Last band of the night for me was THE NOTWIST. Their music hadn’t impressed me much on my short youTube check, but I figured I had nothing to lose and was pleasantly surprised. The sound and their light show were amazing. Not sure how to define their music, as it had elements of Electro, Rock and Pop, but it was a sound to get lost in. Amazingly cool stuff, watching them was pure joy and I was happy I had gone to see them. Left a little early to catch the bus, only to realize that it wasn’t going at the time I thought it was. Went back, but only listened from the outside, chatting to one of the other photographers. He was nice enough to offer me a ride home. Thank you! THus ended the second great festival day.
Day three started in the afternoon again. The bands on the open air stage didn’t interest me so I got there in time for the first concert I wanted to see at one of the venues.
DAVID LEMAITRE was not originally planned for this festival, but due to some other band getting ill, he was invited short notice. I’d heard good things about him from friends and was curious about checking him out, not really knowing what to expect. It was David on guitar and vocals and Sebastian on cello, violin and wine-bottle synthesizer. The combination was just as cool as it sounds. Together they created beautiful sounds, forming melodies with or without words, creating landscapes out of music. I especially recall a song they dedicated to Jacques Cousteau that sounded like the sea whispering and waves rolling in to the shore. It was music to dream to and get lost in, quite unusual and at times breathtaking. I absolutely loved the concert.

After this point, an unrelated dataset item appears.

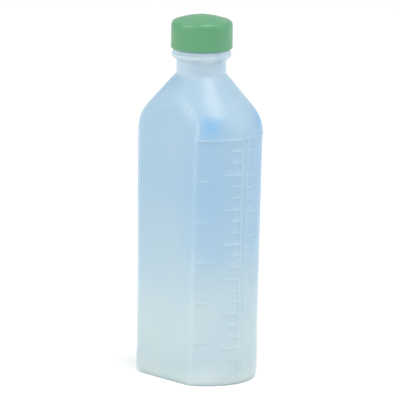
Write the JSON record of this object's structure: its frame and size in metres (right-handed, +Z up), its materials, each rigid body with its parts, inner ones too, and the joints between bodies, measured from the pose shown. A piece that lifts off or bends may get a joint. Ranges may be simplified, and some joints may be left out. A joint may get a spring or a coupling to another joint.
{
  "type": "dispensing bottle",
  "caption": "Blow-moulded oval plastic dispensing bottle with flat sides, raised graduation lines and a lined screw cap.",
  "frame": {"origin": "centre of the standing face, on the neck's axis", "axes": "+Z up along the neck, -Y and +Y out of the flat sides, +X and -X out of the round sides; the moulded scale is on +X"},
  "size_m": [0.0587, 0.04, 0.1618],
  "materials": {
    "bottle_plastic": "translucent, soft sheen",
    "cap_plastic": "satin",
    "liner_foam": "matt, fine foam"
  },
  "bodies": {
    "bottle": {"bottle": "bottle_plastic"},
    "liner": {"cap_liner": "liner_foam"},
    "cap": {"cap": "cap_plastic"}
  },
  "joints": [
    {"name": "cap_lift", "type": "slide", "parent": "bottle", "child": "liner", "axis": [0, 0, 1], "range_m": [0, 0.0225]},
    {"name": "cap_turn", "type": "hinge", "parent": "liner", "child": "cap", "pos_m": [0, 0, 0.15], "axis": [0, 0, 1], "range_deg": [0, 2520]}
  ],
  "couplings": [
    {"joint": "cap_lift", "follows": "cap_turn", "m_per_rad": 0.0005093}
  ]
}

He told us why he spoke German so well, made jokes about the football world cup and let us know that Sebastian had bought the cello only a year ago and built the synthesizer. He seemed an all-round nice fellow who loved playing for us and had just about as much fun as the audience did. When he was done there were standing ovations too. Would have loved to buy a CD, but he told us he had almost sold out at the last concert and there were only 9 left. When I got out there was already a long line so I gave up and vowed to get it some time later.
With JESPER MUNK I felt his appearance was a bit at odds with the music he played. He looked pretty much like a kid just out of high school, but he played and sang the Blues as I he’d been doing it for ages. For me Blues is somehow associated with old men wearing hats and telling stories of dark times and I had trouble bringing that image in my head to terms with what I was seeing on stage. The kid was good though, he played well, supported by a bassist and drummer. His voice was strong and a little rough, very fitting for this type of music. Apparently they enjoyed being on stage and skillfully showed what they could do. The audience was quite happy, but for me it was not a day to hear the Blues so I left after about 30 minutes. That gave me a little break before the next concert at the Giesshalle.
When I had checked out this day’s bands, THE WAR ON DRUGS was the one that seemed most up my alley, playing straightforward Indie-rock. While waiting outside I heard some of their soundcheck and really liked what I heard. When they let us in there was some confusion regarding when the photographers were allowed to take pictures. The paper we had gotten the first day said “song 2-4”, but there had been changes at other concerts so we asked security. One of the guys left to check and came back telling us it was the usual (i.e. songs 1-3). As the band started we started taking picture sonly to be told by the singer “Hey it’s the first song. No pictures during the first song. Didn’t you read the thing?” We all looked at each other like “wtf???”, but then he added “just kidding, I don’t care!” Still, that was weird and I wondered who the security guy asked about this.
Anyway, the band was pretty cool, playing some solid music. I liked their sound, but noticed once again that it had been just a little better from the outside. Especially the faster songs somehow got a little lost in the big venue, didn’t have as much drive as I would have expected. The ballads worked well though and overall it was good. The singer talked a lot about football and which German players he liked. He also joked around from time to time. Less than that it was just what I had expected: straightforward music, no frills, no big show, but fun to listen to. A few people where even dancing. It was enjoyable enough, but I didn’t feel the need to stay until the end. Instead I got some food before heading to the Kraftzentrale for the last concert of the night.
ZAZ was the second surprise of the day for me. After checking out her music online I had thought it was OK, but it didn’t really interest me. I had even thought about staying with The War On Drugs and not seeing her at all. It would have been a big mistake though. Not only is she a great singer, surrounded by great musicians, she also seemed to have put a spell on everyone, making people smile from the front row to the very last.
Arriving shortly before the concert started I had to make my way from the back of the packed venue all the way to the front between barrier and stage in order to take pictures – it took some time, but I made it. For about 15 minutes I got to see Zaz up close before I had to leave and retreated to the back. Her tunes were Pop laced with a little bit of Jazz and some more traditional Chanson elements. This mixture of sounds worked perfectly well to draw in the audience. The band played well and she was irresistibly charming. 🙂 At the beginning she asked if everyone understood French and many cheered in reply. Still, she read made some of her announcements in German, reading them from a piece of paper. It was a nice thing to do. I especially liked her story about the tooth fairy, who brought her a book after the first tooth went missing and how she tried to knock out more teeth to get more books. 😀 It wasn’t all funny though, she has some more serious songs as well, but they were all entertaining. The audience was mesmerized and cheering her on. It was a wonderful concert overall with great sound and interesting stage decoration as well. I totally loved it and was happy to have given it a try.
All in all Traumzeit was an enjoyable festival – I certainly hope I can go again next year!